One Day and Counting

I feel ready. Ready to get it over with. Ready not to have a cancerous lump clinging to my chest anymore like a broach. At night, strange thoughts wander past: is it better or worse to have a cancer you can feel? a tangible tumor? If my tumor was deep inside my body, would it be more out-of-sight, out-of-mind? 

My initial reaction to the lump was panic. I wanted it out, and I wanted it out right now. Ever-helpful, Mary jokingly offered to rip it out with her teeth…a line she still uses when I need a laugh. But I’m glad I took my time. I know a lot of women make rapid-fire treatment decisions but that’s not my style. I needed the first two weeks to absorb the shock. The third week to wrap my head around my options. The fourth week to accept my choice.

Last year, I wrote  a story for about how surgeon bias can influence women’s decisions around choosing lumpectomy versus mastectomy. Reporting this story was an eye-opener but living the experience was sobering. As predicted, all three breast cancer surgeons recommended a lumpectomy with reconstruction. None of them asked me how I felt about having an implant in my left breast, instead it was all about how quickly I could regain the “appearance” of a breast. All three bent over backwards to assure me that no one would know the difference. No one like whom? I wondered.  They coo’ed that I would look “normal.” Normal for whom? 

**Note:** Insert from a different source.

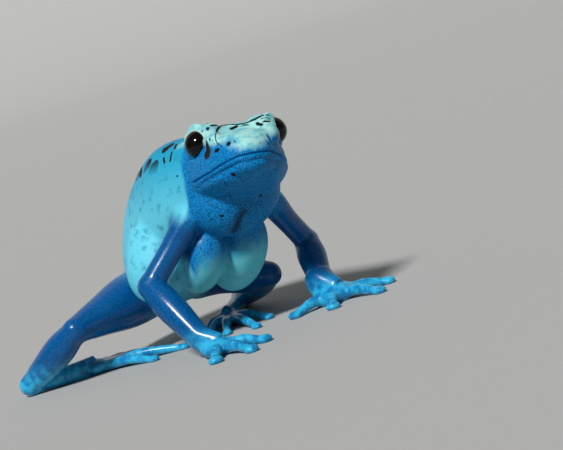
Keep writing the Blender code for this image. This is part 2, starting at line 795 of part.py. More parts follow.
def finish_node(name, bm, collection):
    """Scale a node to metres about the middle of its footprint and give it its material."""
    obj = mesh_object(name, bm)
    obj.data.transform(Matrix.Scale(MM, 4) @ Matrix.Translation(-FOOTPRINT_CENTRE))
    bpy.context.scene.collection.objects.unlink(obj)
    collection.objects.link(obj)
    kind = skin_kind(name)
    material = bpy.data.materials.new(name + "_skin")
    material.use_nodes = True
    shader = material.node_tree.nodes["Principled BSDF"]
    shader.inputs["Base Color"].default_value = (*SKIN[kind], 1)
    shader.inputs["Roughness"].default_value = EYE_ROUGHNESS if kind == "eye" else SKIN_ROUGHNESS
    shader.inputs["Metallic"].default_value = 0
    obj.data.materials.append(material)
    obj.data.shade_smooth()
    return obj


def new_collection(name):
    collection = bpy.data.collections.new(name)
    bpy.context.scene.collection.children.link(collection)
    return collection


def cut_body(body):
    cutters = face_cutters(body) + root_cutters()
    for centre, normal, radius in joint_cuts():
        cutters.append(drum("joint_cutter", centre, normal, radius, GAP))
    cutters.append(ground_cutter())
    guides = new_collection("cutters")
    for cutter in cutters:
        bpy.context.scene.collection.objects.unlink(cutter)
        guides.objects.link(cutter)
        cutter.hide_render = True
        cutter.display_type = "WIRE"
        boolean(body, cutter, "DIFFERENCE")
    apply_modifiers(body)


def build():
    clear_scene()
    body = whole_body()
    thin_out(body, SOLID_TRIANGLES)
    cut_body(body)
    frog = new_collection("blue_poison_dart_frog")
    part_nodes(body, frog)
    bpy.data.objects.remove(body)
    for side in (RIGHT, LEFT):
        eye = bmesh.new()
        place = HEAD @ Matrix.Translation(eye_centre(side))
        bmesh.ops.create_uvsphere(eye, u_segments=24, v_segments=16, radius=EYE_RADIUS, matrix=place)
        finish_node("eye_" + SIDE_NAMES[side], eye, frog)


if __name__ == "__main__":
    build()
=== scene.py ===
"""Blue poison dart frog: its skin, eyes, markings and gloss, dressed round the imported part.

The skin is one closed surface, grown from the same forms as the solids and then sculpted.
Forms are laid out in millimetres, with the ground at Z = 0, the frog facing -Y and its left
towards +X, and scaled to metres about the middle of the footprint at the end.
"""

from math import cos, pi, radians, sin

import bmesh
import bpy
import numpy as np
from mathutils import Matrix, Vector
from mathutils.bvhtree import BVHTree


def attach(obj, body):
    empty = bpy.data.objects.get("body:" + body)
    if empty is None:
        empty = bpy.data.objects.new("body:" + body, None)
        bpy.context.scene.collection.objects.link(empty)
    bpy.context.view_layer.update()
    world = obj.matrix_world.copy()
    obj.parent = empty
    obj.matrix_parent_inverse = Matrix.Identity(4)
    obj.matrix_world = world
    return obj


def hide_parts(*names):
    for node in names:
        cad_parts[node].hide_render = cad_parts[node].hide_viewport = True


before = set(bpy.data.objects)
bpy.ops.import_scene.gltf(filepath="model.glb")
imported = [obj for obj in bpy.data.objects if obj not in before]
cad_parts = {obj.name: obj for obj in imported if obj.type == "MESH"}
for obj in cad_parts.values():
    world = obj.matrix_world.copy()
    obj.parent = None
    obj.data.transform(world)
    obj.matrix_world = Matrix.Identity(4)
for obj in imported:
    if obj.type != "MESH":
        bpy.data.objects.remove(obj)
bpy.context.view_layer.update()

MM = 0.001

# Driving sizes, in millimetres
HEAD_WIDTH = 12.9
BODY_WIDTH = 16.8
EYE_RADIUS = 1.85
EYE_SPACING = 9.8
FOOTPRINT_CENTRE = Vector((-6.70, -4.33, 0.0))
TO_ROW = Matrix.Scale(MM, 4) @ Matrix.Translation(-FOOTPRINT_CENTRE)

# Fineness of the skin, and how much finer than the solids it is
VOXEL = 0.16
SOLID_VOXEL = 0.28
FILLET_ROUNDS, SMOOTHING_ROUNDS = 14, 3
ROUNDS_SCALE = (SOLID_VOXEL / VOXEL) ** 2

RIGHT, LEFT = -1, 1
SIDE_NAMES = {RIGHT: "right", LEFT: "left"}

# How the head is held: the middle of its frame is midway between the eyes
HEAD_CENTRE = Vector((0.0, -15.0, 25.0))
HEAD_YAW, HEAD_PITCH, HEAD_ROLL = -13.0, -6.5, 8.5
HEAD = (
    Matrix.Translation(HEAD_CENTRE)
    @ Matrix.Rotation(radians(HEAD_YAW), 4, "Z")
    @ Matrix.Rotation(radians(HEAD_PITCH), 4, "X")
    @ Matrix.Rotation(radians(HEAD_ROLL), 4, "Y")
)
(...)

The Ken-doll plastic surgeon talked at me for an hour and I didn’t like what he was selling. After all of these years and millions of women come before, how is it that my choices are a) harvest parts of my own body that I’m happily using elsewhere (thank you very much) b) saline or  c) silicone (of course, he didn’t mention the 10-year life span on those pups). Want your nipples? Sorry. Want sensation in the giant swath of skin from navel to clavicle? Sorry, no can do. What could “Dr. Feel Good” do for me? As it turns out, nothing. Because what feels good to me is getting this damn tumor off my chest, and escaping this ordeal with all of my muscles in tact, and as few man-made objects in my body as possible. 

Thanks but no thanks.

5 Responses

  1. Mary says:

    Hi Catherine,

    It’s interesting the impact of point of view on knowledge and medical decisions. I faced this at every step along this breast cancer path, and found along the way interesting research that indicates a rise in bilateral mastectomy as a proactive choice. So much breast cancer research and standards of care are motivated by the SAVE the RACK at all costs mentality, whether real or fake, working or non-functional. I don’t think it even occurs to most of these practitioners some of us really are motivated by an entirely distinctively other set of values.

  2. Nan says:

    We are sending positive energy and healing thoughts your way. We wish you a safe surgery with no surprises and a speedy recovery. Recovery will no doubt be paced differently for your body, mind and spirit. Along this next part of the journey we offer support now and always. Thank you for keeping us updated with your blog.

    Thinking of you,
    Nan, Tom & family

  3. Clare says:

    Look forward to hearing from you on the other side when it’s all over, and wish I could hug you in the meantime. xo

  4. Cathy and Brendan says:

    Hey Catherine,
    We just wanted to let you know we’re thinking of you and sending healing thoughts your way, tonight and tomorrow especially, and in the weeks to come. Thank you so much for this blog!! I too was a blog skeptic (referring to your first post), but what a gift to those of us who are concerned and want to follow your journey without being a PITA the night before… Wish we lived closer and could offer more tangible support. We love you guys!
    Cathy, Brendan and the kids

  5. Amy says:

    Dear Catherine and Mary,

    I will be thinking about you today. The only supernatural thing I beleive in is angels and I have sent all mine to be with you tday.